The first thing after settling myself in the city of Dhaka what I did is to start writing for newspapers, and within a few years, the course of events had brought me back to community work. And here I’m today! as a ‘Scholar-in-Residence’ with the Georgia Sea Grant and Marine Extension at the University of Georgia, I am trying to understand how coastal people on the south-eastern Atlantic Ocean are faring in their life, where they do not have any apparently direct dependence on the ecosystems for subsistence, but highly vulnerable to ecosystem degradation, extreme weather, and sea level rise; trying to figure out how people of Indian Ocean nations can be benefitted from the American experience of nature conservation through institutionalized process facilitated by public agencies.

The stilt house I live in on the Island is part of a joint campus shared by an Oceanographic research institution established in the late ’60s, an extension facility of UGA, and a reef sanctuary office of National Oceanic and Atmospheric Administration. After the office hours, only 4 to 5 people stay on the 1425-acre campus for most of the days, mostly visiting fellows. There are few crews though, living on board the research vessel on the river. On some days I’m the only person staying the night on campus. Outside this campus, life on the Island is expensive. It is home to the largest and one of the most affluent gated communities in the country.

Amid all these, when I am alone on the campus which was formerly part of plantations run on slavery, what comes back to me is the flashback of the daily life on this island from more than two hundred years ago. The flashbacks are becoming more organized into some kind of visual frames day by day, as I’m reading a lot about the history of this region and talking to people. When I walk through the nature trails or just sit idle on the bluff in the middle of the night, I can feel like I was here with the indigenous tribe hundreds of years ago, but certainly, I was not. Sometimes, I go the neighborhoods in the downtown of Savannah. I need to talk with people who are living in poverty but not living on the Island anymore. Because I am trying to come up with a public program for Georgia Sea Grant which will diversify the audience, will be able to attract people of marginalized races, ethnicities and lower income levels.

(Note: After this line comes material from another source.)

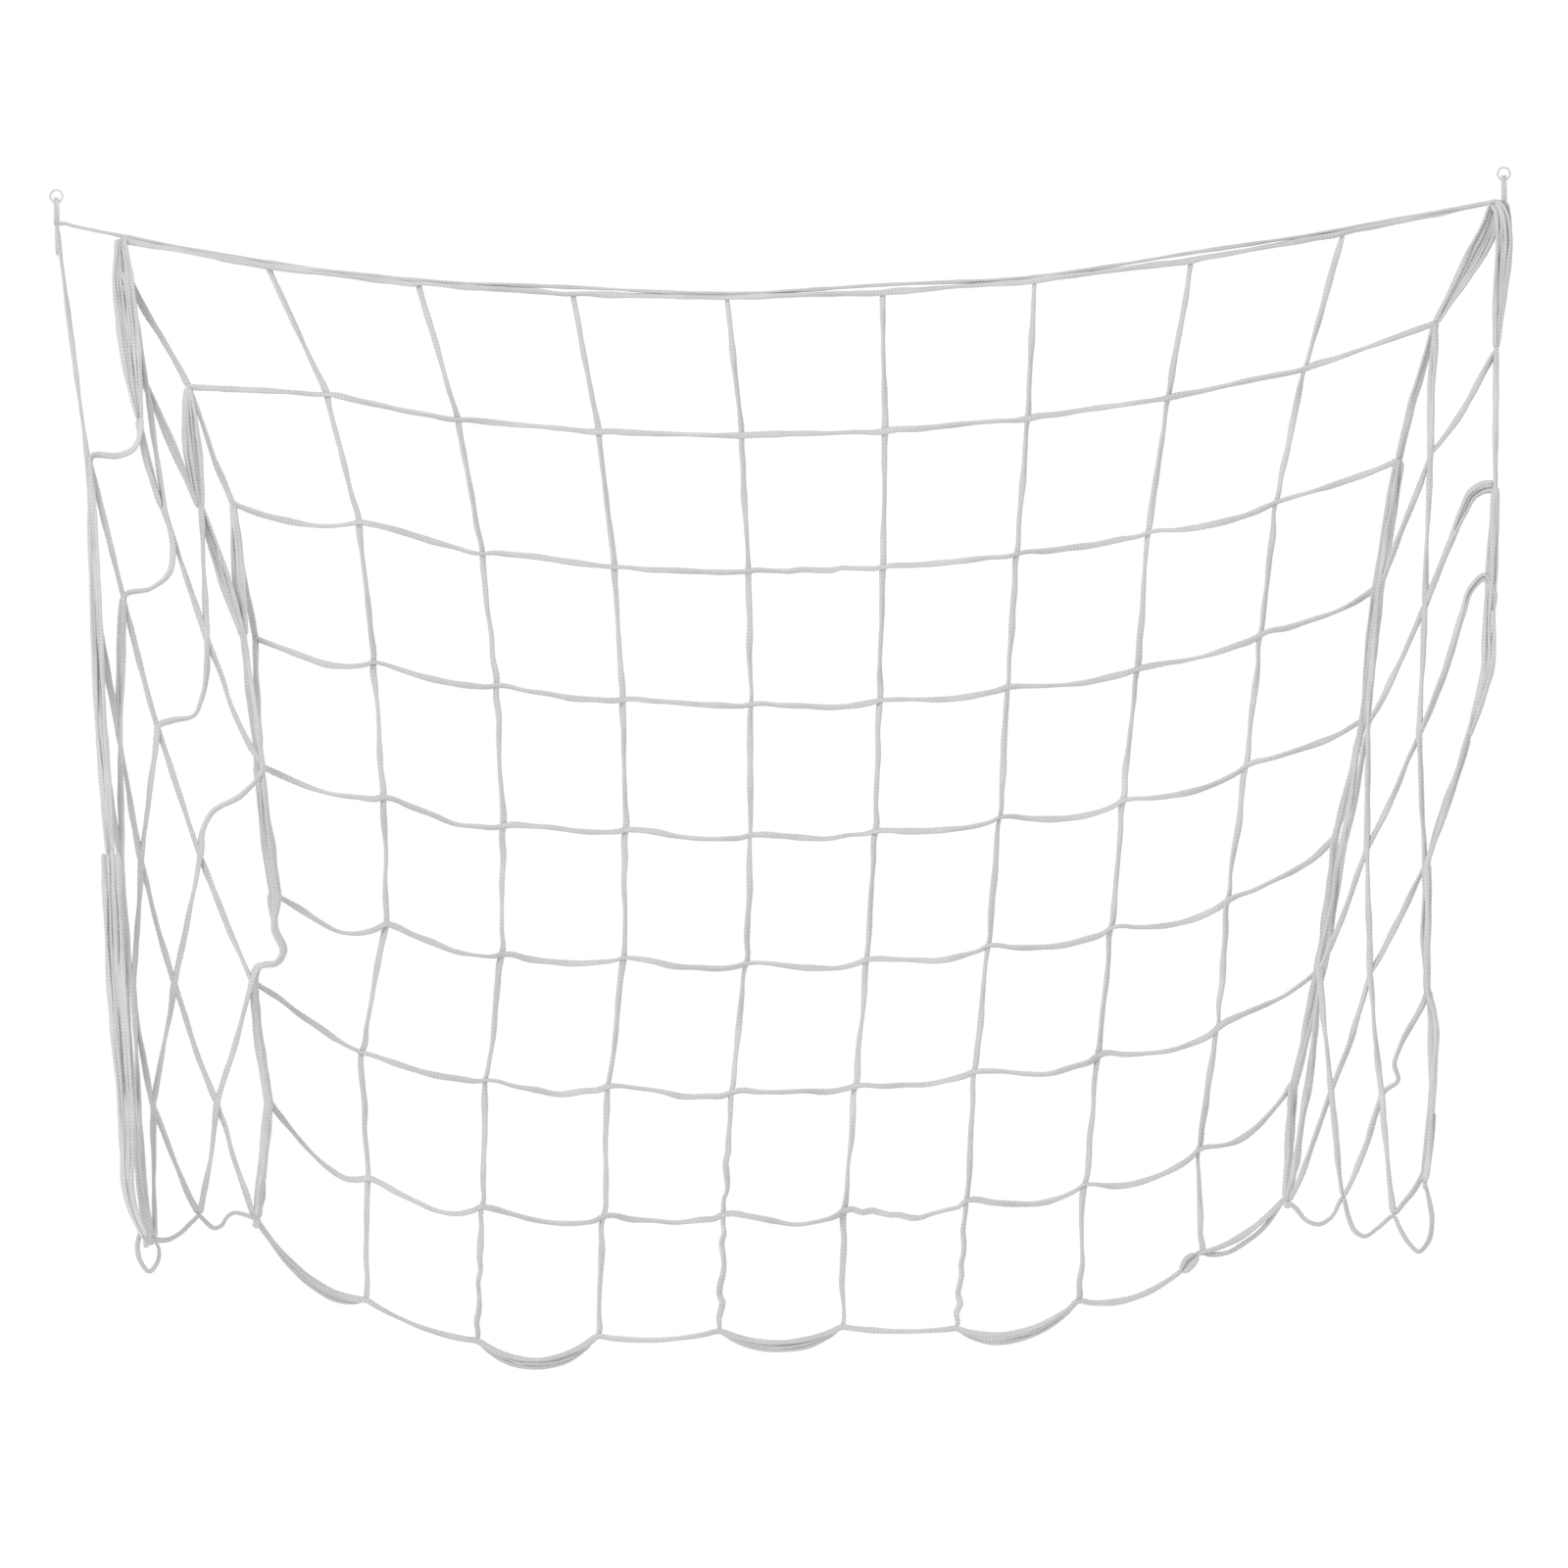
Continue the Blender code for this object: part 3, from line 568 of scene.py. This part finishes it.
def yarn(name, grey, plait):
    """Matt plaited polyester: stitches and filaments from the strand's own length, and soft unevenness. In
    the colour the stitches and filaments also darken the bump's grooves, as painted shade.
    """
    material = bpy.data.materials.new(name)
    material.use_nodes = True
    tree = material.node_tree
    link = tree.links.new
    shader = tree.nodes["Principled BSDF"]
    shader.inputs["Metallic"].default_value = 0.0
    shader.inputs["Sheen Weight"].default_value = 0.30
    shader.inputs["Sheen Roughness"].default_value = 0.45
    shader.inputs["Specular IOR Level"].default_value = 0.30

    def node(kind, **settings):
        made = tree.nodes.new(kind)
        for key, value in settings.items():
            setattr(made, key, value)
        return made

    def math_node(operation, first, second=None):
        made = node("ShaderNodeMath", operation=operation)
        for socket, value in zip(made.inputs, (first, second)):
            if value is None:
                continue
            if isinstance(value, (int, float)):
                socket.default_value = value
            else:
                link(value, socket)
        return made.outputs[0]

    def weighted(parts, weights):  # the sum of the parts, each times its weight
        total = math_node("MULTIPLY", parts[0], weights[0])
        for part, weight in zip(parts[1:], weights[1:]):
            total = math_node("ADD", total, math_node("MULTIPLY", part, weight))
        return total

    where = node("ShaderNodeTexCoord")
    fibre = node("ShaderNodeTexNoise")
    fibre.inputs["Scale"].default_value = 900.0
    fibre.inputs["Detail"].default_value = 3.0
    link(where.outputs["Object"], fibre.inputs["Vector"])

    place = node("ShaderNodeUVMap", uv_map="strand")
    split = node("ShaderNodeSeparateXYZ")
    link(place.outputs["UV"], split.inputs[0])
    around = math_node("MULTIPLY", split.outputs["X"], 2 * math.pi)
    wide = math_node("ABSOLUTE", math_node("COSINE", around))
    along = math_node("MULTIPLY", split.outputs["Y"], 2 * math.pi / plait)
    stitch = math_node("SINE", math_node("SUBTRACT", along, math_node("MULTIPLY", wide, SHADE_SLANT)))
    back = math_node("MULTIPLY", wide, FILAMENTS * SHADE_SLANT)
    lay = math_node("SUBTRACT", math_node("MULTIPLY", along, FILAMENTS), back)
    wander = math_node("MULTIPLY", fibre.outputs["Fac"], FILAMENT_WANDER)
    filament = math_node("SINE", math_node("ADD", lay, wander))

    cloud = node("ShaderNodeTexNoise")
    cloud.inputs["Scale"].default_value = 14.0
    cloud.inputs["Detail"].default_value = 4.0
    cloud.inputs["Roughness"].default_value = 0.6
    link(where.outputs["Object"], cloud.inputs["Vector"])

    # painted shade: the stitch and filament terms darken the colour where the bump sinks into its grooves;
    # the fibre and cloud terms vary the tone at random
    tone_and_groove_shade = weighted((stitch, filament, fibre.outputs["Fac"], cloud.outputs["Fac"]), TONE_AND_GROOVE_SHADE_WEIGHTS)
    ramp = node("ShaderNodeValToRGB")
    ramp.color_ramp.elements[0].position = 0.18
    ramp.color_ramp.elements[0].color = (*[grey * DARKEST] * 3, 1.0)
    ramp.color_ramp.elements[1].position = 0.70
    ramp.color_ramp.elements[1].color = (*[grey * LIGHTEST] * 3, 1.0)
    link(tone_and_groove_shade, ramp.inputs["Fac"])
    link(ramp.outputs["Color"], shader.inputs["Base Color"])

    rough = node("ShaderNodeMapRange")
    rough.inputs["To Min"].default_value = 0.70
    rough.inputs["To Max"].default_value = 0.90
    link(fibre.outputs["Fac"], rough.inputs["Value"])
    link(rough.outputs["Result"], shader.inputs["Roughness"])

    height = weighted((stitch, filament, fibre.outputs["Fac"]), BUMP_WEIGHTS)
    bump = node("ShaderNodeBump")
    bump.inputs["Strength"].default_value = 0.55
    bump.inputs["Distance"].default_value = 0.00035
    link(height, bump.inputs["Height"])
    link(bump.outputs["Normal"], shader.inputs["Normal"])
    return material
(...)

I try to keep the conversations very personal. Many of them ask me about the institutional nature of my work. With pleasure, I mention that I am grateful to the American people for they have institutionally and financially facilitated this opportunity to serve them.  This sort of exchange of experiences has all the potentials to help them address unique environmental challenges through people to people collaboration. In this time of disaster and despair, this kind of learning-sharing can significantly influence our ability to look for common grounds for collaboration among the coastal communities of the world. Of course, many of them are doubtful about their benefits from any international roles taken by US government, or they just distrust any activism by ‘liberals’. For some, the ‘fact’ that the former Vice President Al Gore– the ‘guy close to Hillary’ is one of the celebrity leaders in the fight against climate change is enough to dismiss the whole threat. 

A few of them ask me, what’s in it for you? I tell them my story, what happened back in Dhaka when after a few months into my first full-time media job, I managed to start extensively travel to the communities living across 710 kilometers long coastline on the Bay of Bengal. Those experiences were unlike anything I have ever read in newspapers. During our childhood, we had three newspapers at our home,of course, one-day-old, arriving from the capital by passenger ferries. We used to read them through next 24 hours, starting from the dateline to the printers line, before taking the afternoon walk to the river next day, waiting for ferries. But during my travel to the coastal areas, I realized that I knew nothing about these people. I thought all the ‘bad’ things are happening only on our island. During those years, I got to know what is actually going on in the life of coastal rural people in other places, who were forced to migrate to inner cities and take the perilous boat journey to other nations. But in public sphere on the national level, they were barely present in any discussions, they were totally left out.

I am grateful that my travels and conversations pushed me into serious community works, once again. The last couple of years, at the network we have founded in Bangladesh, with our associates and affiliates, we are trying to design, develop and monitor Participatory Action Research initiatives in coastal communities to enhance resilience.  But no matter what we do, what is missing is concerted efforts to remove policy barriers for the communities so that they can avail the public resources to address social-ecological challenges by themselves. Conservation NGOs and INGOs in countries like Bangladesh do their ‘projects’ in a colonial ‘settler’ mode; they mostly address problems which do not exist in the first place. For instance, they run ‘awareness’ campaign among communities when the communities do not have access to the forest anymore, and the deforestation is led by industries. If sometimes they are forced to act based on local priorities, they always deploy top-down interventions, sometimes with misleading names, ‘co-management’, for instance.

They are always ‘parachuting’ science and conservation initiatives based on stand-alone projects and then leaving to pursue another project that may or may not be consistent with previous efforts. Virtually there’s no effort for local institution building to run permanent programs for creating local workforce and helping communities to achieve and maintain social-ecological resilience. There is no NGO-led ‘conservation success’ in last few decades which benefitted the people en mass. This is unfortunate, but this scenario is going to be changed, I believe.

Unlike those green-washing projects, I see at Sea Grant there is a notably different approach to conservation, the approach which necessarily related to its institutional nature. At Sea Grant, I see, my colleagues are working for the people, and with the people. I know, how this publicly funded institution strives for working with full intellectual autonomy to serve the most vulnerable people of the nation while remaining accountable and transparent to them. I am observing how the community leaders, natural resources managers, social workers, businesses, and members of academia work together for healthy coastal ecosystems, resilient communities, and environmental workforce development. This is one of the strongest public institutions in the world engaged in coastal and marine research and extension, and they are working for you, I say to the people I come across here.

To my relief, whether we agree or not, we can find some common grounds to explore more. It seems, the binary of global south and north does not work always. Besides, this region is the south of the global north. Particularly, many white people are proud as ‘southerners’. And, I am from the ‘south’ also, globally and locally, in a totally different meaning though.